■ Exercise brief: In the listing below, find the line with "return plastic.material", then repeat exactly every line from the top through that one.
--- --- ---
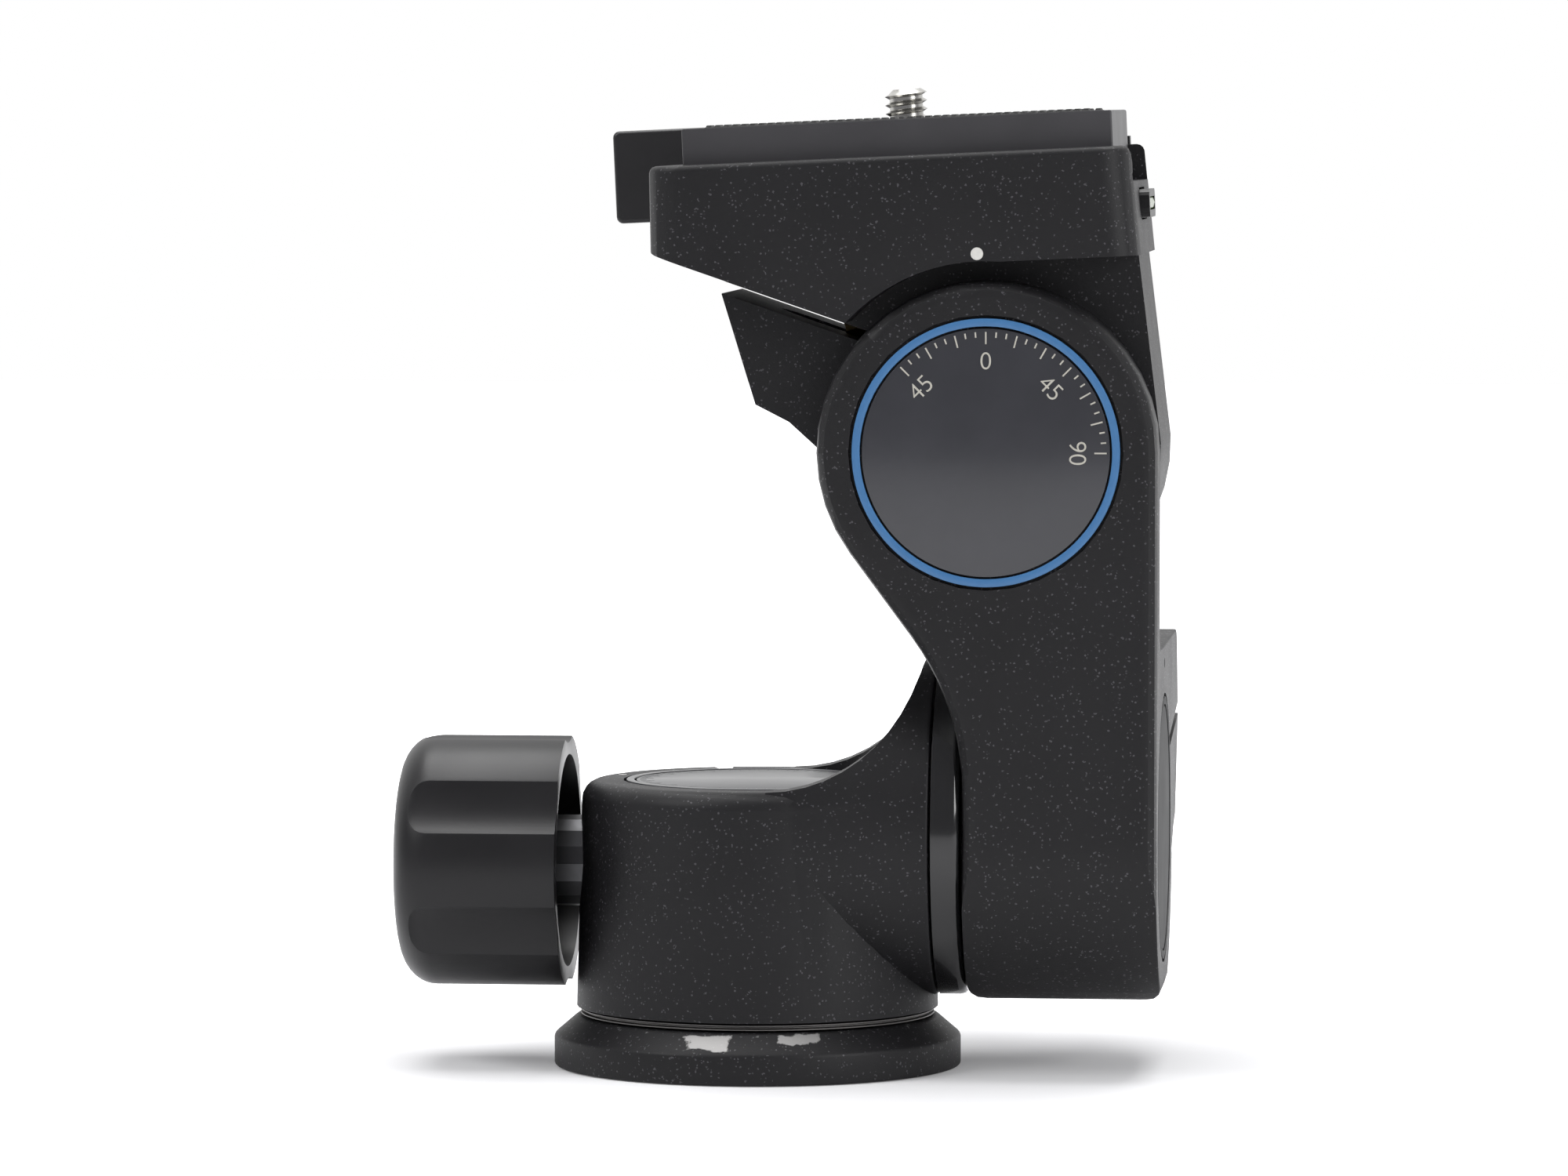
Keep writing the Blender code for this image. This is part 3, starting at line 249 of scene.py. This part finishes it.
# %% [markdown]
# The knob, the plate and the lever are moulded in black nylon, smooth with a soft sheen. The
# flange and the front dial are glossy, the pan dial is a duller grey, and the side dial and the
# rubber are dull. All are one recipe with other numbers: a dark colour, a trace of cloudiness
# in the roughness, and a fine bump.

# %% Moulded and glossy blacks
def moulded(name, colour, roughness, grain, depth, coat=0.0, gleam=0.5):
    plastic = Finish(name, colour, roughness)
    plastic.set("Specular IOR Level", gleam)
    cloud = plastic.noise(90, 3.0)
    fine = plastic.noise(grain, 2.0)
    pale = tuple(level * 1.5 for level in colour)
    plastic.set("Base Color", plastic.mix(cloud, (*colour, 1), (*pale, 1)))
    plastic.set("Roughness", roughness + (cloud - 0.5) * 0.14)
    plastic.set("Coat Weight", coat)
    plastic.set("Coat Roughness", 0.06)
    plastic.bump(fine, depth, 0.4)
    return plastic.material


knob_nylon = moulded("knob_nylon", (0.0075, 0.0072, 0.008), 0.36, 1500, 0.00002, gleam=0.34)
side_face = moulded("side_dial_face", (0.012, 0.012, 0.013), 0.62, 900, 0.00002, gleam=0.2)
plate_nylon = moulded("plate_nylon", (0.033, 0.032, 0.035), 0.44, 2200, 0.00002)
lever_nylon = moulded("lever_nylon", (0.011, 0.0105, 0.0115), 0.36, 1500, 0.00002, gleam=0.4)
gloss = moulded("gloss_black", (0.006, 0.006, 0.0065), 0.16, 500, 0.000005, 0.4)
dial_face = moulded("dial_face", (0.024, 0.0245, 0.029), 0.22, 700, 0.000003, 0.35)
dial_grey = moulded("dial_grey", (0.036, 0.037, 0.041), 0.32, 1800, 0.000006, 0.2)
rubber = moulded("pad_rubber", (0.012, 0.012, 0.012), 0.72, 1700, 0.00005)
print("eight blacks")

# %% [markdown]
# Turned steel shows fine rings. Steel keeps one colour, and its look comes from the roughness,
# so the rings are a noise stretched along the axis: very fine across the rings and long along
# them. Brass, the jaw and ring steels and the dark washers use the same recipe.

# %% Metals
def turned_metal(name, colour, roughness, scale):
    metal = Finish(name, colour, roughness, 1.0)
    rings = metal.noise(1.0, 3.0, 0.6, metal.stretched(scale))
    stain = metal.noise(160, 3.0)
    dark = tuple(level * 0.72 for level in colour)
    metal.set("Base Color", metal.mix(stain, (*dark, 1), (*colour, 1)))
    metal.set("Roughness", roughness + (rings - 0.5) * 0.22)
    metal.bump(rings, 0.00001, 0.35)
    return metal.material


steel = turned_metal("bright_steel", (0.60, 0.59, 0.56), 0.24, (120, 120, 5200))
cross_steel = turned_metal("jaw_steel", (0.40, 0.40, 0.39), 0.34, (240, 4200, 4200))
dark_steel = turned_metal("dark_steel", (0.11, 0.11, 0.115), 0.36, (900, 900, 900))
# Painted shade: the bearing ring's bright steel darkened to about a quarter, for the narrow gap
# between base and housing.
ring_steel_painted_shade = turned_metal("ring_steel_painted_shade", (0.16, 0.155, 0.15), 0.42, (120, 120, 5200))
brass = turned_metal("brass", (0.64, 0.47, 0.22), 0.30, (900, 900, 900))
print("five metals")

# %% [markdown]
# The small rest: the blue line round the front dial, off-white paint in the numbers and index
# dots, the split plastic liners, and the green spirit in its level.

# %% Paints, liner and spirit
def plain_paint(name, colour, roughness, dirt=0.7, coat=0.0):
    paint = Finish(name, colour, roughness)
    paint.set("Coat Weight", coat)
    wear = paint.noise(900, 4.0, 0.6)
    low = tuple(level * dirt for level in colour)
    paint.set("Base Color", paint.mix(wear, (*low, 1), (*colour, 1)))
    paint.set("Roughness", roughness + (wear - 0.5) * 0.2)
    paint.bump(wear, 0.000006, 0.4)
    return paint.material


blue_ring = plain_paint("ring_blue", (0.050, 0.165, 0.36), 0.34, 0.85)
number_paint = plain_paint("number_paint", (0.52, 0.50, 0.44), 0.5)
dot_paint = plain_paint("index_paint", (0.74, 0.73, 0.69), 0.45)
faint_paint = plain_paint("faint_number_paint", (0.16, 0.165, 0.165), 0.5)
liner_plastic = plain_paint("liner_plastic", (0.55, 0.53, 0.47), 0.45)
spirit = plain_paint("level_spirit", (0.08, 0.15, 0.015), 0.2, 0.9, coat=0.3)
print("paints ready")

# %% [markdown]
# ## Turned pieces
# The base, the rings and the dials are turned on a lathe. A circle of edges is pulled along
# the piece's outline in edit mode, one extrude for each corner, so the outline in the script
# reads like the turner's drawing: pairs of radius and height. A Bevel modifier then breaks the
# sharp edges, as a turner does with a file. Pieces that face the camera are turned to -Y.

# %% A lathe
facing = {"Z": (0, 0, 0), "-Y": (pi / 2, 0, 0)}
smooth_angle = radians(34)


def pick_out(*pieces):
    """Select these pieces alone, with the first of them active."""
    bpy.ops.object.select_all(action="DESELECT")
    for piece in pieces:
        piece.select_set(True)
    bpy.context.view_layer.objects.active = pieces[0]


def settle(piece, turn, place):
    """Turn and move a piece, and write both into its mesh."""
    pick_out(piece)
    piece.rotation_euler = turn
    piece.location = place
    bpy.ops.object.transform_apply(location=True, rotation=True, scale=True)
    return piece


def turned(name, outline, around=144, along="Z", place=(0, 0, 0), closed=False):
    """Pull a circle along an outline of radius and height; closed joins its last to its first."""
    bpy.ops.object.select_all(action="DESELECT")
    radius, height = outline[0]
    bpy.ops.mesh.primitive_circle_add(vertices=around, radius=radius, location=(0, 0, height),
                                      fill_type="NOTHING" if closed else "NGON")
    piece = bpy.context.object
    piece.name = name
    bpy.ops.object.mode_set(mode="EDIT")
    bpy.ops.mesh.select_all(action="SELECT")
    corners = outline[1:] + (outline[:1] if closed else [])
    for next_radius, next_height in corners:
        step = (0, 0, next_height - height)
        bpy.ops.mesh.extrude_edges_move(TRANSFORM_OT_translate={"value": step})
        size = next_radius / radius
        bpy.ops.transform.resize(value=(size, size, 1), center_override=(0, 0, next_height))
        radius, height = next_radius, next_height
    if closed:
        bpy.ops.mesh.select_all(action="SELECT")
        bpy.ops.mesh.remove_doubles(threshold=1e-6)
    else:
        bpy.ops.mesh.edge_face_add()
    bpy.ops.mesh.select_all(action="SELECT")
    bpy.ops.mesh.normals_make_consistent(inside=False)
    bpy.ops.object.mode_set(mode="OBJECT")
    bpy.ops.object.transform_apply(location=True, rotation=True, scale=True)
    return settle(piece, facing[along], place)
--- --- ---
■ Answer for the task:
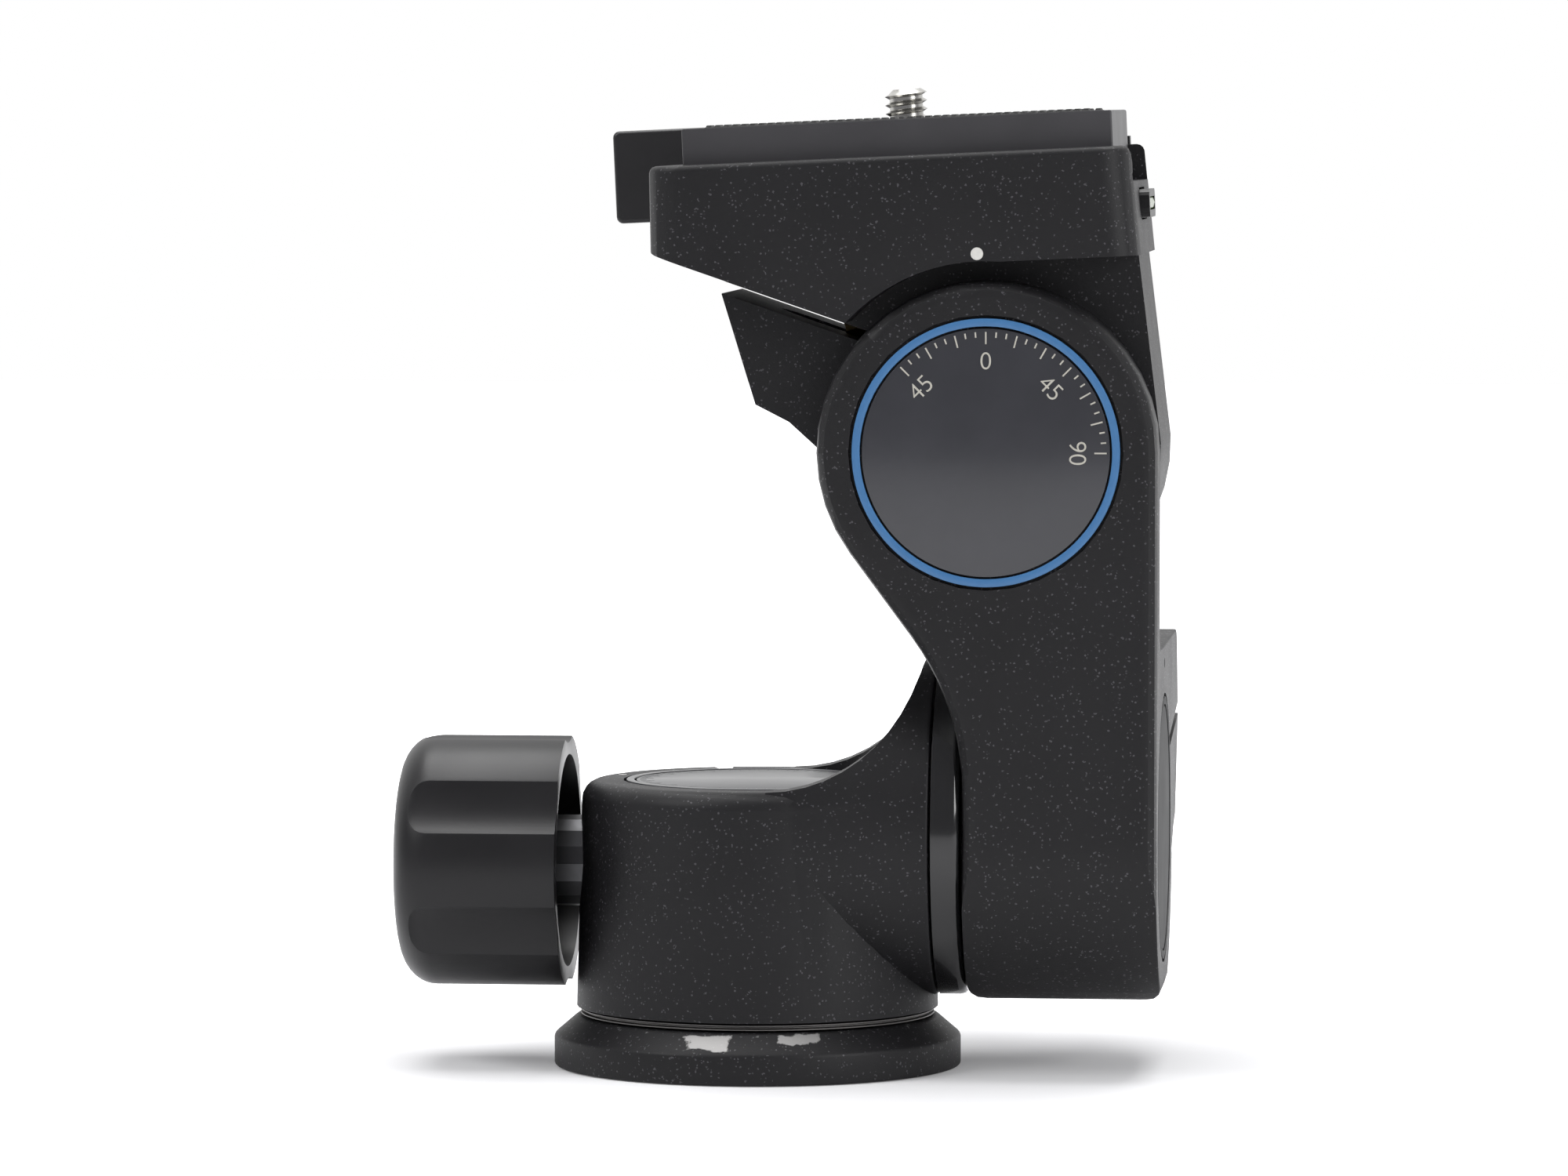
Keep writing the Blender code for this image. This is part 3, starting at line 249 of scene.py. This part finishes it.
# %% [markdown]
# The knob, the plate and the lever are moulded in black nylon, smooth with a soft sheen. The
# flange and the front dial are glossy, the pan dial is a duller grey, and the side dial and the
# rubber are dull. All are one recipe with other numbers: a dark colour, a trace of cloudiness
# in the roughness, and a fine bump.

# %% Moulded and glossy blacks
def moulded(name, colour, roughness, grain, depth, coat=0.0, gleam=0.5):
    plastic = Finish(name, colour, roughness)
    plastic.set("Specular IOR Level", gleam)
    cloud = plastic.noise(90, 3.0)
    fine = plastic.noise(grain, 2.0)
    pale = tuple(level * 1.5 for level in colour)
    plastic.set("Base Color", plastic.mix(cloud, (*colour, 1), (*pale, 1)))
    plastic.set("Roughness", roughness + (cloud - 0.5) * 0.14)
    plastic.set("Coat Weight", coat)
    plastic.set("Coat Roughness", 0.06)
    plastic.bump(fine, depth, 0.4)
    return plastic.material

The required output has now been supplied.